### What this task involves
Quote every line from the top of the listing down to and including the line that contains "from mathutils import Matrix, Vector".

:: Given information

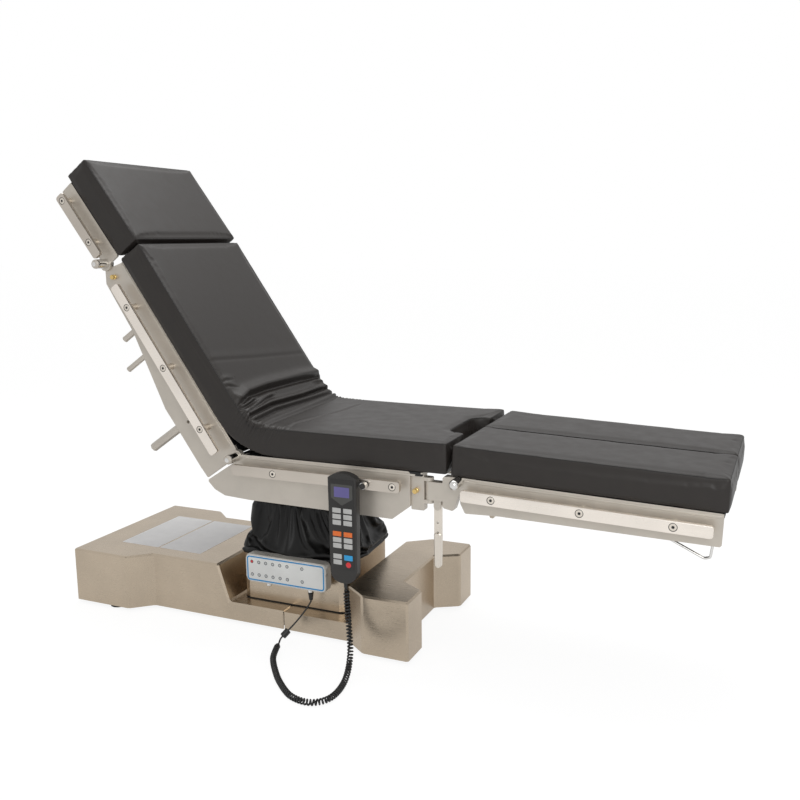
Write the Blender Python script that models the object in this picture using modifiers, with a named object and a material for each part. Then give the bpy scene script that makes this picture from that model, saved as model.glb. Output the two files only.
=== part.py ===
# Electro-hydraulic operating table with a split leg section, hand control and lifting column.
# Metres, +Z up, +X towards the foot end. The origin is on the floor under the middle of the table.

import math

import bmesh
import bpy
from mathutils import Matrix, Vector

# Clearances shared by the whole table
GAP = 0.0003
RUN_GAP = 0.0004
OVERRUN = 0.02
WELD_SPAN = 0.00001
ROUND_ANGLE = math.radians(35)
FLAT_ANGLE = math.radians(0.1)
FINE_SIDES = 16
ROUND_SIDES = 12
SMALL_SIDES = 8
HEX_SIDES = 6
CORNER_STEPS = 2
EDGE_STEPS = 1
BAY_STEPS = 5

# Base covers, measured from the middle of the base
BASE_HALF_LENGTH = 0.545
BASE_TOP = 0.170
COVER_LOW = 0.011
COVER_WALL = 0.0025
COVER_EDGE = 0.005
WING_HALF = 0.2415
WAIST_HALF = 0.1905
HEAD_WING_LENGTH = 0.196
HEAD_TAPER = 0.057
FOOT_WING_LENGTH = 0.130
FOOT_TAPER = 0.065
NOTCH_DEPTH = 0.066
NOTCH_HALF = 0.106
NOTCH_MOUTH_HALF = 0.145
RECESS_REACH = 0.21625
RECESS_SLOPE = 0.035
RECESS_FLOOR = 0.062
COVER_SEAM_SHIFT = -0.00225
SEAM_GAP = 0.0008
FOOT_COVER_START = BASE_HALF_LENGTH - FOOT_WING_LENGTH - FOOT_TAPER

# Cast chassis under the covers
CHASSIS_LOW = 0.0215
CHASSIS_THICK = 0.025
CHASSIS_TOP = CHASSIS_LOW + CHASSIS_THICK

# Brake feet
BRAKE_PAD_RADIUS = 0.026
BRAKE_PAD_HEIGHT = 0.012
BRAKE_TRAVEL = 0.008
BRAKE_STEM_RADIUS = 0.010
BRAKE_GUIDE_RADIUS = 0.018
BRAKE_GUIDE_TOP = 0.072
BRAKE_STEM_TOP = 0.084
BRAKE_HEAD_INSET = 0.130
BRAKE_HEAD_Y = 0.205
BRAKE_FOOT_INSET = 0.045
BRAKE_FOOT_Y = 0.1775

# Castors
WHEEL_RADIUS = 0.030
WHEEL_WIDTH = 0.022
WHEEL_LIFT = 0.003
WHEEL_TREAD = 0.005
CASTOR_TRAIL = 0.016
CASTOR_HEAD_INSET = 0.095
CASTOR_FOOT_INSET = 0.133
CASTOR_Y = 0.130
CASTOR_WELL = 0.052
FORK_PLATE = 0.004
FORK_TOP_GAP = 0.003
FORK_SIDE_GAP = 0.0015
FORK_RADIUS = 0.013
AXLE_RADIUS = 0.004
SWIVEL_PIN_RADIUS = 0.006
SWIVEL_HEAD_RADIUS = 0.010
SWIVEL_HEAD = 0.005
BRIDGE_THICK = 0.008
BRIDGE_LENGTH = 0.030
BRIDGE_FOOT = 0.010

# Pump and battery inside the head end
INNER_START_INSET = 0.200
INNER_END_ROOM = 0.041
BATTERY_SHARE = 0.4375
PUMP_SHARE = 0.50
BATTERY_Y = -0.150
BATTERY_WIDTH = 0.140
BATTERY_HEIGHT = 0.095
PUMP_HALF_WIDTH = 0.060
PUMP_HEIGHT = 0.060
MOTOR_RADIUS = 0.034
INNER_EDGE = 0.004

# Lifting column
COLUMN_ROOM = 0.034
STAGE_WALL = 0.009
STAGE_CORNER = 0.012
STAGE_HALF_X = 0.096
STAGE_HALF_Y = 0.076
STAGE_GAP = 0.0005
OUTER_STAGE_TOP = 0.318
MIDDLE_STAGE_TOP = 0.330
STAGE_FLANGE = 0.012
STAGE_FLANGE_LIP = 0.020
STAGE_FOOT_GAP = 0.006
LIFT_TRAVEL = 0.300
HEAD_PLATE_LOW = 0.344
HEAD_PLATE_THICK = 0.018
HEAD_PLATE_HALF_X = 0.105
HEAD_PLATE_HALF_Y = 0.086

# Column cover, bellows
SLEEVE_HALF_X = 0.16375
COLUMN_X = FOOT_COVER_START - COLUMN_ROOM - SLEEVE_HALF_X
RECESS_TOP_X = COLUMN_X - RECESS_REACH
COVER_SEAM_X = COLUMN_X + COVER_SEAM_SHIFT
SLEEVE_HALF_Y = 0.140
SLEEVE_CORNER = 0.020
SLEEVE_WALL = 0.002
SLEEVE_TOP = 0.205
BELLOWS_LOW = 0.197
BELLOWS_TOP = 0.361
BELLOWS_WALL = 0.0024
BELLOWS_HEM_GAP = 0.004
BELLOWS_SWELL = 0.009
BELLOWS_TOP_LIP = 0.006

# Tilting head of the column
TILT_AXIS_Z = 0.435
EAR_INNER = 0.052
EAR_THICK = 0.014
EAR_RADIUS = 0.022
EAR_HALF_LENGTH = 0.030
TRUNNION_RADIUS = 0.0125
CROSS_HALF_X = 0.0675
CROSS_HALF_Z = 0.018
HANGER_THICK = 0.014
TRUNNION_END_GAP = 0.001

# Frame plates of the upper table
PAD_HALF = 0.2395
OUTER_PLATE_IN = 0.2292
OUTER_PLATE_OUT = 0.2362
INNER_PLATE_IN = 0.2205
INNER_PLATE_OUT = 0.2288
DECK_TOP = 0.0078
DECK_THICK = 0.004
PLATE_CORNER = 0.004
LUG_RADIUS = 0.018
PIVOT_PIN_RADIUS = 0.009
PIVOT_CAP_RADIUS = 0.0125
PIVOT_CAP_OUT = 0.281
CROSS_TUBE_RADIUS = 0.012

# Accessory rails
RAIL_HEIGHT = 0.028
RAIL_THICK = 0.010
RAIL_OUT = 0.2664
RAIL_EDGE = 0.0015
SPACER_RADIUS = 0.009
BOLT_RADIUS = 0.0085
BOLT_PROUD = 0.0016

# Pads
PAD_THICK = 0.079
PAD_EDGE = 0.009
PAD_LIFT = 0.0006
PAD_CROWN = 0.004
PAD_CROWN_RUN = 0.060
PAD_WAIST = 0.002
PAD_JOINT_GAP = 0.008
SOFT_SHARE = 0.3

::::

### Exercise solution
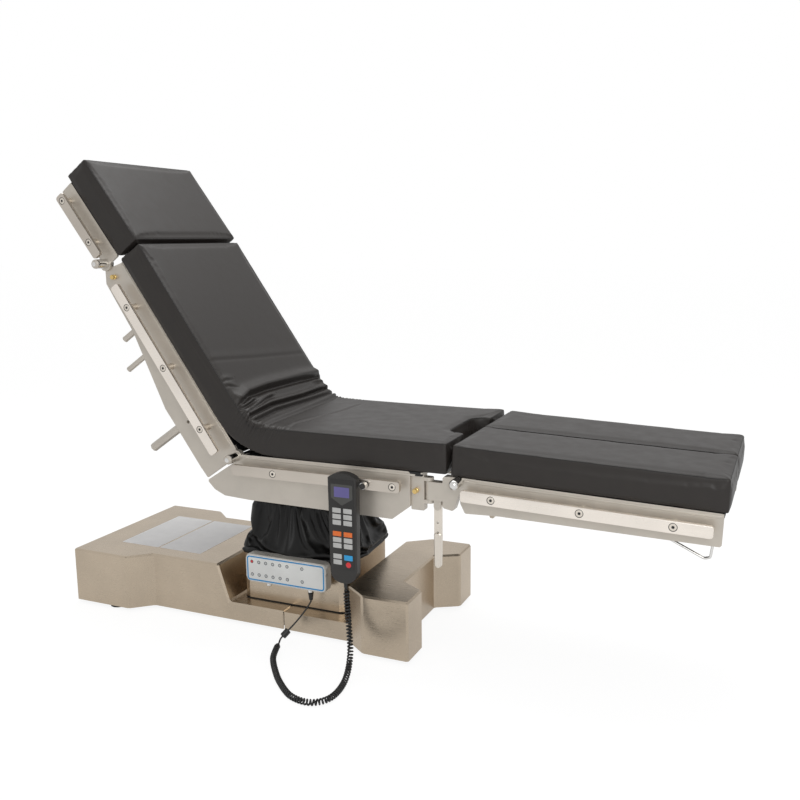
Write the Blender Python script that models the object in this picture using modifiers, with a named object and a material for each part. Then give the bpy scene script that makes this picture from that model, saved as model.glb. Output the two files only.
=== part.py ===
# Electro-hydraulic operating table with a split leg section, hand control and lifting column.
# Metres, +Z up, +X towards the foot end. The origin is on the floor under the middle of the table.

import math

import bmesh
import bpy
from mathutils import Matrix, Vector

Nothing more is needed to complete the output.